Facebook e Apple pagano il congelamento degli ovuli delle proprie impiegate
Donne in carriera, donne sempre di corsa a cui manca persino tempo di avere un figlio. Come fare? I colossi Facebook e Apple si offrono di pagare il congelamento degli ovuli delle proprie impiegate.
Donne lavoratrici, donne in carriera, degne del vero “multitasking”. Ma se agli impegni della frenetica vita quotidiana si aggiungesse il desiderio di avere un figlio? Le aziende Apple e Facebook hanno pensato per loro a un’insolita soluzione: pagare il congelamento degli ovuli. I due giganti della Silicon Valley si sono offerti, infatti, di pagare il procedimento alle proprie dipendenti nel caso in cui volessero un giorno diventare mamme. Strano sistema per sostenere le donne che desiderano avere una gravidanza!

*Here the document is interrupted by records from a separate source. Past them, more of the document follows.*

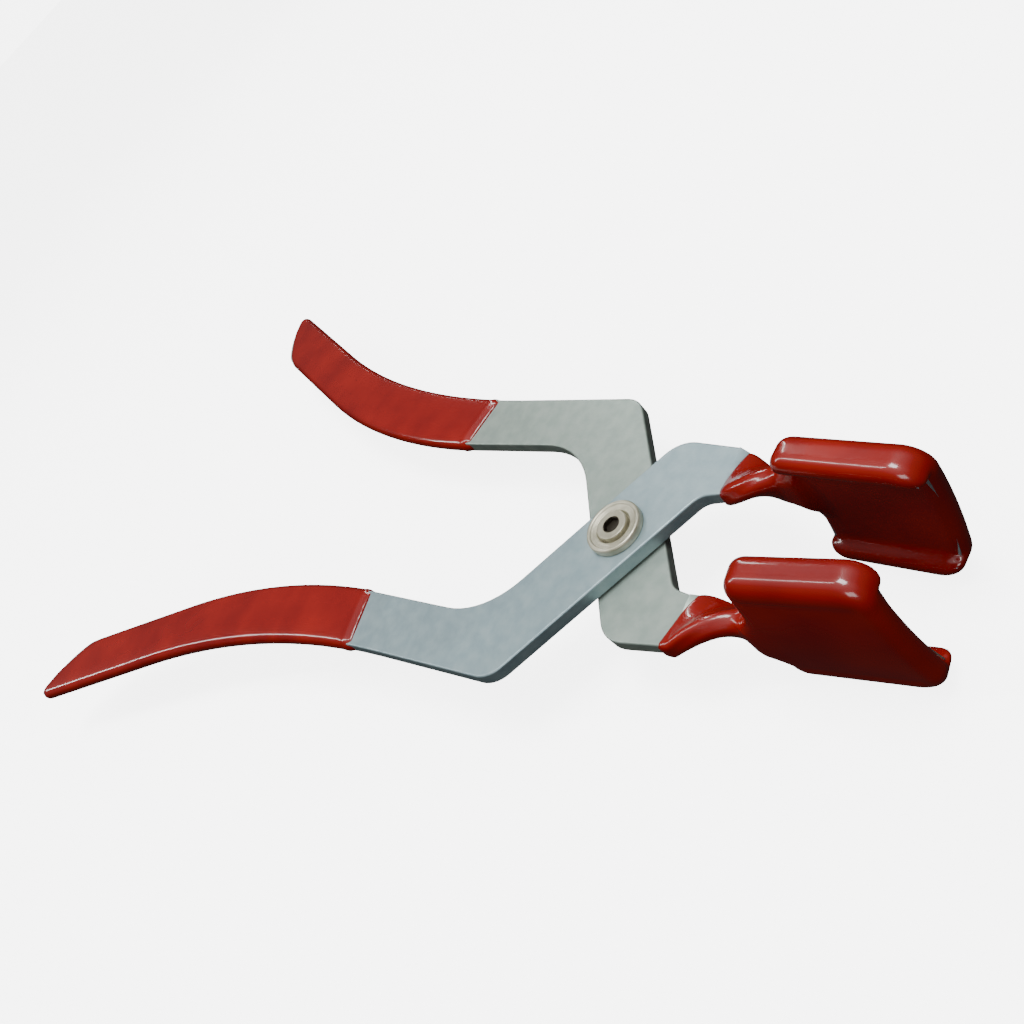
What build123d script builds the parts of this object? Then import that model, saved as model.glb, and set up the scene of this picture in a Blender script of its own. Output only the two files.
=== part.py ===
"""Hand clamp: two flat steel levers that cross at one pivot, with dipped grips and dipped jaws.

Frame: millimetres. X runs along the tool, jaws at +X and handles at -X. Z is the pivot axis, and
the origin is on it, midway between the two levers. Both levers are one stamping, used twice: the
rear one is the front one turned half a turn about X. The tool is drawn part open.
"""
import os
from math import cos, radians, sin

from build123d import *

# ---- driving dimensions -------------------------------------------------------------------------
PLATE = 4.0              # steel thickness of a lever
BAR_WIDTH = 20.0         # lever width across the pivot
LEAN = 55.4              # angle of the pivot bar from the tool's long axis, degrees
HANDLE_INNER_Y = 28.2    # inner edge of a handle off the tool's axis, beside the elbow
HANDLE_NARROW = 16.4     # handle width beside the elbow
HANDLE_KNEE_X = 133.0    # where the two straight runs of a handle would cross, left of the pivot
HANDLE_SWING = 22.4      # how far a handle's tail turns outwards, degrees
HANDLE_REACH = 260.0     # tip of a handle's steel, left of the pivot
INNER_BEND = 270.0       # radius of a handle's inner edge
OUTER_BEND = 330.0       # radius of a handle's outer edge
SHOULDER_Y = 27.1        # outer corner of the shoulder, off the tool's axis
NECK_WIDTH = 13.2        # neck where it begins to twist
NECK_END_WIDTH = 8.8     # neck where it runs into the jaw plate
NECK_START_X = 25.0      # the twist begins
NECK_END_X = 42.0        # the twist ends
JAW_START_X = 46.0       # near end of a jaw plate
JAW_LENGTH = 32.0        # jaw plate, along its own lever's side
JAW_SLANT = 3.8          # how much shorter the plate is along its other side
JAW_HEIGHT = 37.2        # jaw plate across, along Z
JAW_SHIFT = 0.6          # jaw plate off centre, towards its own lever's side
JAW_TOE = 4.4            # how far a jaw points inwards, degrees
JAW_OUTER_Y = 17.1       # outer steel face of a jaw at its near end
JAW_CROWN = 1.6          # how far the middle of a jaw bows outwards
FLANGE_DEPTH = 6.2       # a jaw's turned-in edge, outer face to lip
JAW_END_CORNER = 5.5     # corners of a jaw's far end, seen from inside
JAW_NEAR_CORNER = 3.5    # corners of a jaw's near end
NECK_RISE = 2.0          # the near end slopes away from the neck this much, own lever's side
NECK_FALL = 5.0          # and this much on the other side
NECK_LAP = 0.4           # a jaw plate's stub reaches this far into the neck
COAT = 1.0               # thickness of the dipped vinyl
GRIP_START_X = 80.0      # where a dipped grip begins, left of the pivot
FRONT_DIP = (26.2, 11.0)   # a jaw dip's end line: X at mid neck, and its slope off square
REAR_DIP = (24.5, -17.0)
DIP_LAP = 8.0            # longest a dip reaches back over the flat neck
SPACER = 0.5             # washer between the levers
SCREW_DIA = 5.0          # pivot screw shank
RUNNING_GAP = 0.05       # radial clearance of a bore that turns on the screw
STAMPED_EDGE = 0.5       # rounding of the lever's stamped edges
JAW_EDGE = 1.9           # rounding of a jaw plate's outer rim and of its lips

DISC_DIA = 15.2          # dished washer under the screw head
DISC_HEIGHT = 2.2
DISC_SEAT = 0.7          # floor of the washer's recess
DISH_DEPTH = 0.6         # depth of the washer's dished ring
RIM_WIDTH = 1.3          # raised rim of the washer
HEAD_DIA = 8.4           # screw head
HEAD_HEIGHT = 1.9
HEAD_GAP = 0.35          # recess clearance around the screw head
HEX_KEY = 4.0            # socket across flats
HEX_DEPTH = 1.3
SPACER_DIA = 15.0
BACK_WASHER_DIA = 15.0
BACK_WASHER = 1.2
NUT_ACROSS = 8.0
NUT_HEIGHT = 4.0
COLLAR = 1.2             # locking collar above the nut's hexagon
INSERT_DIA = 6.4         # plastic locking ring
SCREW_TAIL = 0.8         # screw showing past the nut

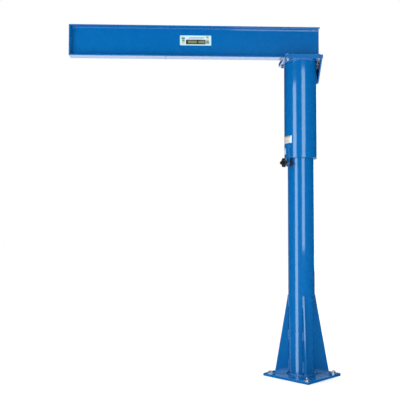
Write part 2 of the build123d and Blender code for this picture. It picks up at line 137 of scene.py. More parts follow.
def paint(name, broad_side=None, dust=0.04, waviness=0.0, wear_and_highlight=1.0, rounding=0.0012):
    """Gloss blue enamel. broad_side is the normal of a flame-cut plate's broad faces, whose
    edges then show the torch's drag lines; waviness is the lengthwise unevenness of a pipe;
    wear is the share of paler thin paint along the edges, which is also a painted highlight
    there, and of chips; the edges look eased by rounding."""
    material, tree, shader, place = start_material(name)
    tone = blend_colours(tree, grain(tree, place, 3.5, 4.0), PAINT_DEEP, PAINT_BLUE)
    geometry = add_node(tree, "ShaderNodeNewGeometry").outputs["Normal"]
    # Near each edge the blue turns paler: partly thinner paint, partly a painted highlight along the edge.
    # The same share places the chips.
    edges = arithmetic(tree, "MULTIPLY", edge_share(tree, 0.0022), wear_and_highlight)
    tone = blend_colours(tree, arithmetic(tree, "MULTIPLY", edges, 0.35), tone, PAINT_THIN_AND_HIGHLIGHT)
    chips = remap(tree, grain(tree, place, 160.0, 3.0), 0.66, 0.70)
    chips = arithmetic(tree, "MULTIPLY", chips, remap(tree, edges, 0.55, 0.95))
    tone = blend_colours(tree, chips, tone, PRIMER_GREY)
    upright = add_node(tree, "ShaderNodeSeparateXYZ", {0: geometry}).outputs[2]
    settled = arithmetic(tree, "MULTIPLY", remap(tree, upright, 0.75, 1.0), grain(tree, place, 40.0, 5.0))
    settled = arithmetic(tree, "MULTIPLY", settled, dust)
    tone = blend_colours(tree, settled, tone, SHOP_DUST)
    tree.links.new(tone, shader.inputs["Base Color"])
    smears = remap(tree, grain(tree, place, 14.0, 5.0), 0.30, 0.80, 0.24, 0.32)
    rough = arithmetic(tree, "ADD", smears, arithmetic(tree, "MULTIPLY", settled, 0.8))
    tree.links.new(arithmetic(tree, "ADD", rough, chips), shader.inputs["Roughness"])
    shader.inputs["IOR"].default_value = 1.5
    shader.inputs["Specular IOR Level"].default_value = 0.1
    shader.inputs["Coat Weight"].default_value = 1.0
    shader.inputs["Coat Roughness"].default_value = 0.07
    shader.inputs["Coat IOR"].default_value = 1.7
    peel = bump(tree, 0.22, 0.00006, grain(tree, place, 330.0, 2.0), eased(tree, rounding))
    if waviness:
        sway = grain(tree, place, 9.0, 1.0, (1.0, 1.0, 0.25))
        peel = bump(tree, 1.0, waviness, sway, peel)
    if broad_side:
        inputs = {0: geometry, 1: broad_side}
        facing = add_node(tree, "ShaderNodeVectorMath", inputs, operation="DOT_PRODUCT").outputs["Value"]
        facing = add_node(tree, "ShaderNodeMath", {0: facing}, operation="ABSOLUTE").outputs[0]
        cut = remap(tree, facing, 0.45, 0.15)
        across = tuple(1.0 - 0.96 * abs(part) for part in broad_side)
        drag = arithmetic(tree, "MULTIPLY", grain(tree, place, 620.0, 2.0, across), cut)
        peel = bump(tree, 0.7, 0.00015, drag, peel)
    tree.links.new(peel, shader.inputs["Normal"])
    tree.links.new(bump(tree, 0.5, 0.0001, chips, peel), shader.inputs["Coat Normal"])
    return material


def finish_cad(name, material):
    """Gives a carried-over CAD piece its material."""
    nodes[name].data.materials.clear()
    nodes[name].data.materials.append(material)


finish_cad("base_plate", paint("paint_base_plate", broad_side=(0.0, 0.0, 1.0), dust=0.015))
base_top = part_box("base_plate")[1].z
mast_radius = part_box("mast_tube")[1].x

# ------------------------------------------------------------
# Gussets: four tapered flame-cut plates on the base plate's diagonals, stitch-welded to the mast
# on both sides and along their feet. The corner over the mast's own weld is clipped away.
gussets = {}
for name in ("gusset_right", "gusset_back", "gusset_left", "gusset_front"):
    low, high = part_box(name)
    outward = Vector(((low.x + high.x) / 2, (low.y + high.y) / 2, 0)).normalized()
    sideways = Vector((-outward.y, outward.x, 0))
    corners = [vertex.co for vertex in nodes[name].data.vertices]
    gussets[name] = {
        "outward": outward,
        "sideways": sideways,
        "foot": max(corner.dot(outward) for corner in corners),
        "half": max(corner.dot(sideways) for corner in corners),
        "top": high.z,
        "clip_out": min(corner.dot(outward) for corner in corners if corner.z < base_top + 0.001),
        "clip_up": min(corner.z for corner in corners if corner.dot(outward) < mast_radius + 0.001),
    }
    finish_cad(name, paint("paint_" + name, broad_side=tuple(sideways)))


# Painted weld metal, laid in overlapping ripples by hand, follows each joint of the fabrication.
bead_paint = paint("paint_weld_beads", wear_and_highlight=0.2)
RIPPLE_PITCH = 0.0048
RING_SPACING = 0.0012
BEAD_COLUMNS = 7


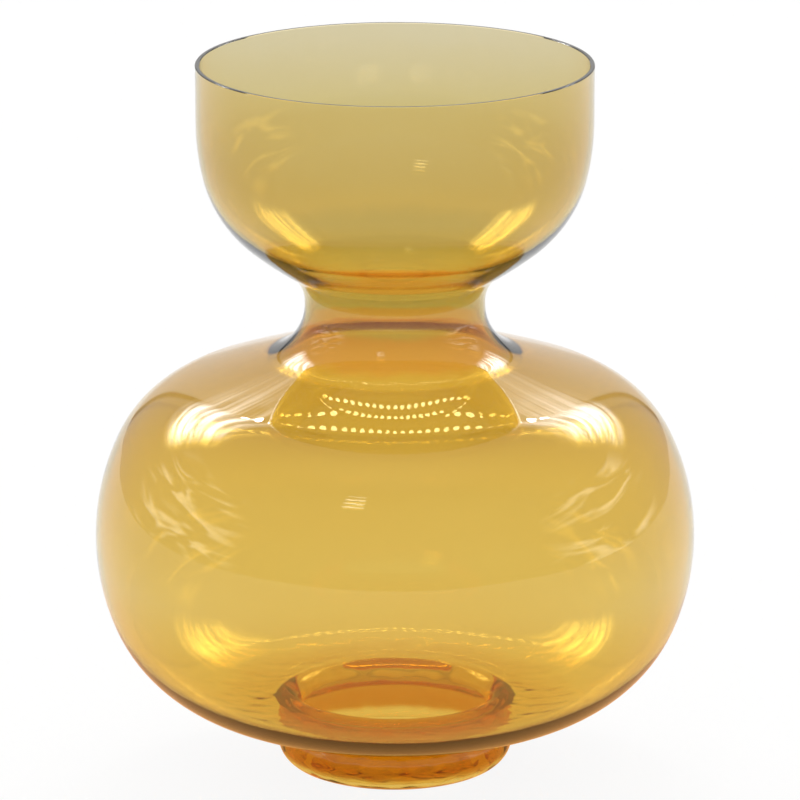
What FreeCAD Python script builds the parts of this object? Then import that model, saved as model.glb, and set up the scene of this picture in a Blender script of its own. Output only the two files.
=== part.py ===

“Avere una carriera e anche bambini è ancora una cosa difficile da fare”, afferma Brigitte Adams, sostenitrice del congelamento degli ovuli e creatrice del forum Eggsurance.
Tuttavia al momento non esiste alcuna garanzia che questo procedimento porterà alla nascita di un bambino: la Società americana di Medicina della Riproduzione non rivela statistiche sui bambini nati da ovuli congelati. Tempi lunghi e costi elevati. Si parla di dieci mila dollari per l’operazione e più di cinquecento dollari l’anno per la conservazione; problema a cui sperano di porre rimedio Facebook e Apple. Immediate le polemiche alle quali le due aziende hanno risposto confermando di voler sostenere le donne nella conciliazione tra lavoro e famiglia.
Inoltre, Apple ha sottolineato di aver migliorato le condizioni dei permessi per maternità e di coprire alcuni costi in caso di adozione, mentre Facebook riferisce che le sue dipendenti hanno diritto a quattro mesi di permesso maternità e un bonus di quattro mila dollari. Quest’ultima punta, infatti, ad “aumentare i benefici per le donne”, con “un’estensione della politica per il congedo maternità insieme alla crioconservazione degli ovociti come parte del nostro supporto ai trattamenti contro l’infertilità”.
Scelte opinabili, ma probabilmente ben accolte nella società delle lavoratrici americane.